>>>
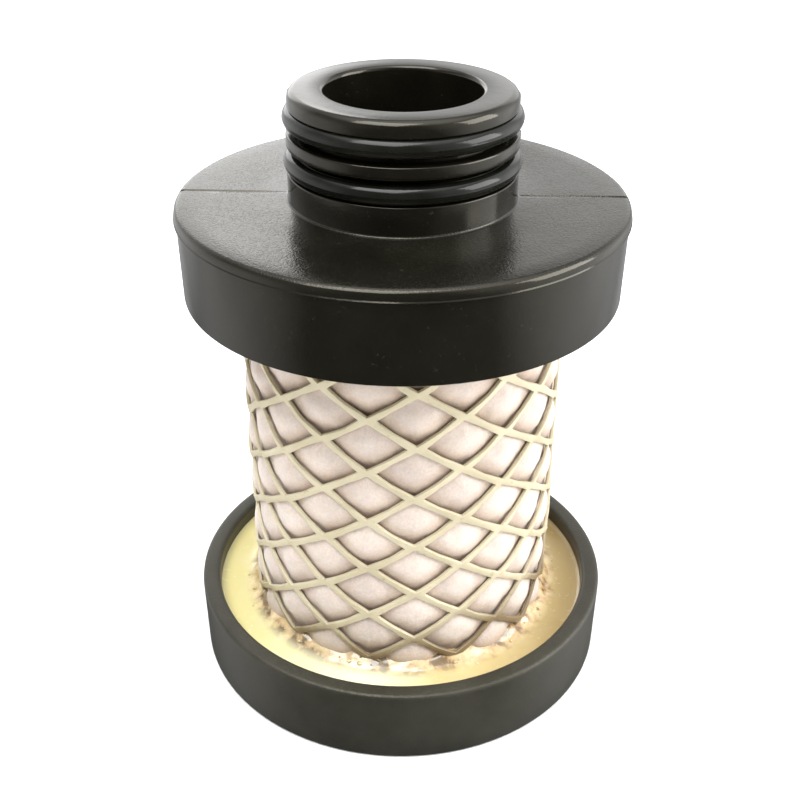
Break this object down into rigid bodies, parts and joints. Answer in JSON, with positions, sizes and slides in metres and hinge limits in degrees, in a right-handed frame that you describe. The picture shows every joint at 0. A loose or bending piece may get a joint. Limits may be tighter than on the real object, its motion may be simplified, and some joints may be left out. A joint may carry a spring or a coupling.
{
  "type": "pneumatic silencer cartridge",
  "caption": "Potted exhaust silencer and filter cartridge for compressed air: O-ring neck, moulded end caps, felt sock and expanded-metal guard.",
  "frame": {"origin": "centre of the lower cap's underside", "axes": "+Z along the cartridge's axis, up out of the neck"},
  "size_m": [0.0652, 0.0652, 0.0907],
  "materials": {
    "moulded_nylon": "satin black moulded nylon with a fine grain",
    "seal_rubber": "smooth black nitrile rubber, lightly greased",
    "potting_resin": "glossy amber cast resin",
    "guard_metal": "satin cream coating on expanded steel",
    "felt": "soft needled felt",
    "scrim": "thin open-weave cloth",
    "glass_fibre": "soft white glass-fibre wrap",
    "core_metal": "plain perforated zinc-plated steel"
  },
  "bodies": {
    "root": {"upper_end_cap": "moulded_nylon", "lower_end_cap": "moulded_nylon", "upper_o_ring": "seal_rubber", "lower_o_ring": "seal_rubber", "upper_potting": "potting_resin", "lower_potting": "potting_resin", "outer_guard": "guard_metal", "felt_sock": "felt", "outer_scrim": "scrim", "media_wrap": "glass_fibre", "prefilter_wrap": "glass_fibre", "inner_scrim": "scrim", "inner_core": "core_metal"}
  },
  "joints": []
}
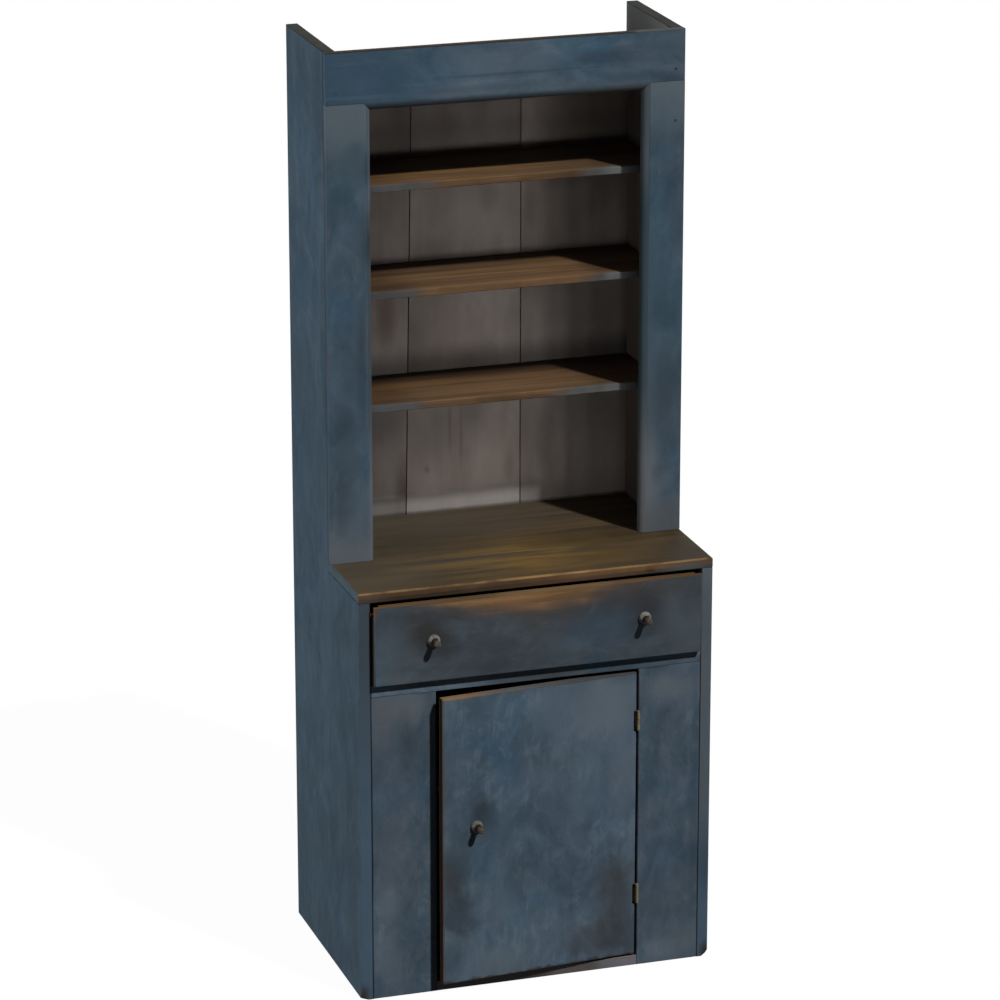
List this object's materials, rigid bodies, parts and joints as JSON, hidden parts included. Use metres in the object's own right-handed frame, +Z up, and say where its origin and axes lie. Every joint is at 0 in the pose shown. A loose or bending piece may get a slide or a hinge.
<<<
Aim of the exercise - Restate each record word for word.

Response -
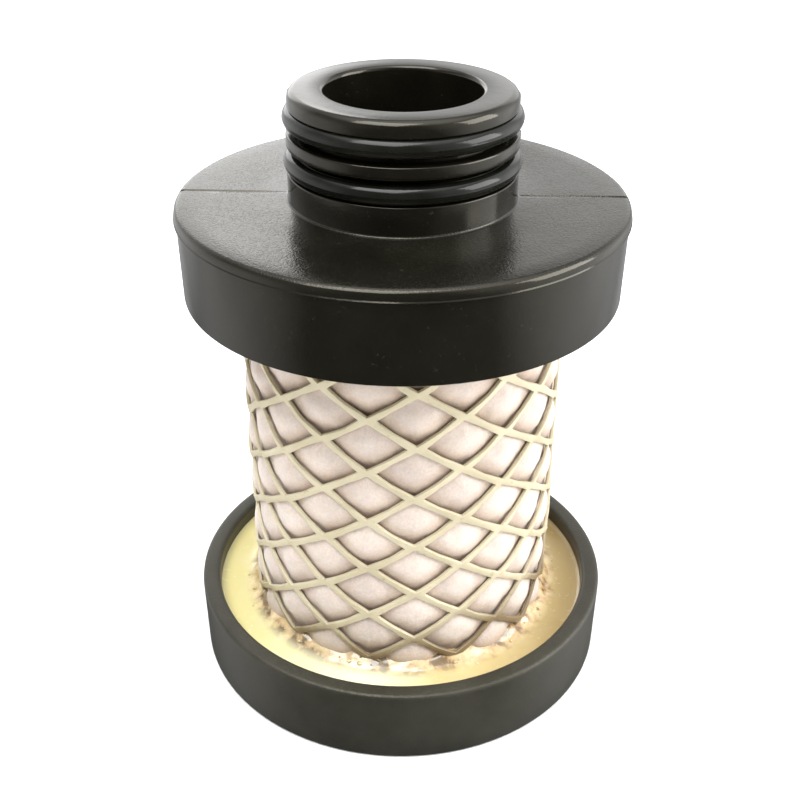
Break this object down into rigid bodies, parts and joints. Answer in JSON, with positions, sizes and slides in metres and hinge limits in degrees, in a right-handed frame that you describe. The picture shows every joint at 0. A loose or bending piece may get a joint. Limits may be tighter than on the real object, its motion may be simplified, and some joints may be left out. A joint may carry a spring or a coupling.
{
  "type": "pneumatic silencer cartridge",
  "caption": "Potted exhaust silencer and filter cartridge for compressed air: O-ring neck, moulded end caps, felt sock and expanded-metal guard.",
  "frame": {"origin": "centre of the lower cap's underside", "axes": "+Z along the cartridge's axis, up out of the neck"},
  "size_m": [0.0652, 0.0652, 0.0907],
  "materials": {
    "moulded_nylon": "satin black moulded nylon with a fine grain",
    "seal_rubber": "smooth black nitrile rubber, lightly greased",
    "potting_resin": "glossy amber cast resin",
    "guard_metal": "satin cream coating on expanded steel",
    "felt": "soft needled felt",
    "scrim": "thin open-weave cloth",
    "glass_fibre": "soft white glass-fibre wrap",
    "core_metal": "plain perforated zinc-plated steel"
  },
  "bodies": {
    "root": {"upper_end_cap": "moulded_nylon", "lower_end_cap": "moulded_nylon", "upper_o_ring": "seal_rubber", "lower_o_ring": "seal_rubber", "upper_potting": "potting_resin", "lower_potting": "potting_resin", "outer_guard": "guard_metal", "felt_sock": "felt", "outer_scrim": "scrim", "media_wrap": "glass_fibre", "prefilter_wrap": "glass_fibre", "inner_scrim": "scrim", "inner_core": "core_metal"}
  },
  "joints": []
}
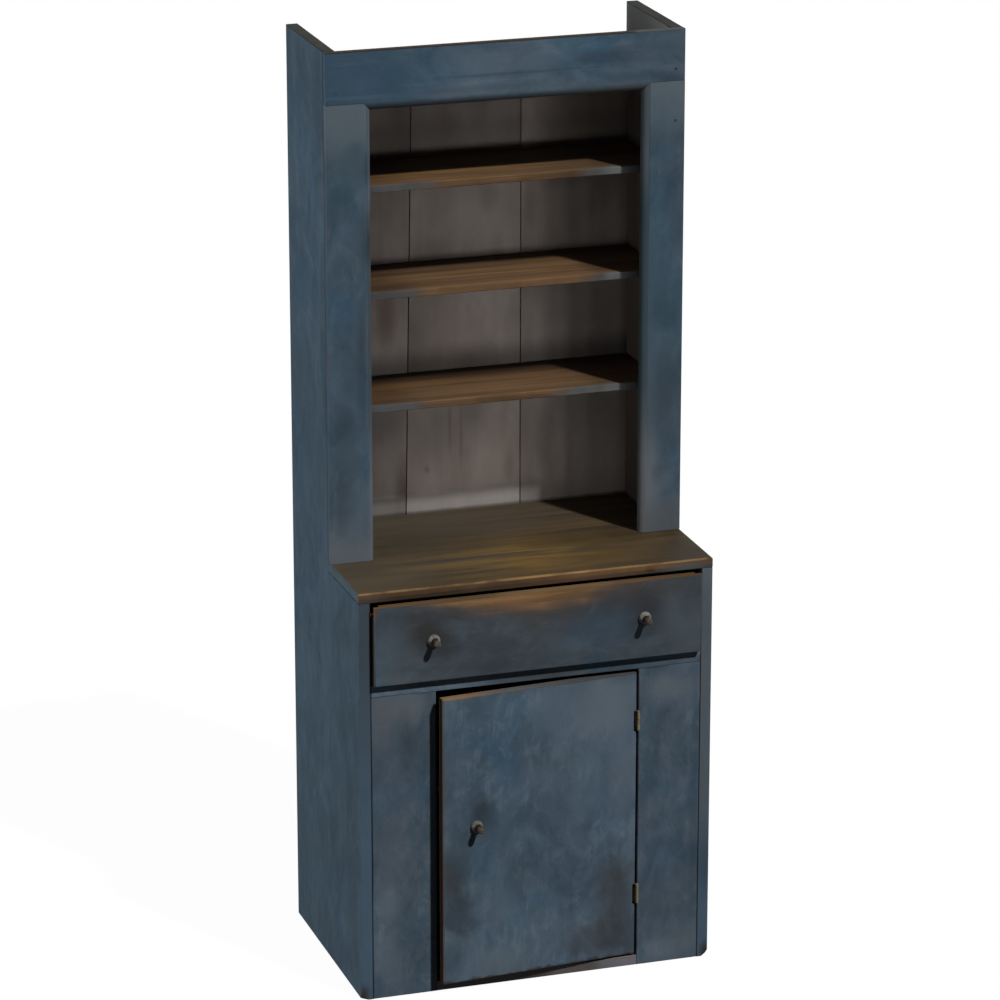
List this object's materials, rigid bodies, parts and joints as JSON, hidden parts included. Use metres in the object's own right-handed frame, +Z up, and say where its origin and axes lie. Every joint is at 0 in the pose shown. A loose or bending piece may get a slide or a hinge.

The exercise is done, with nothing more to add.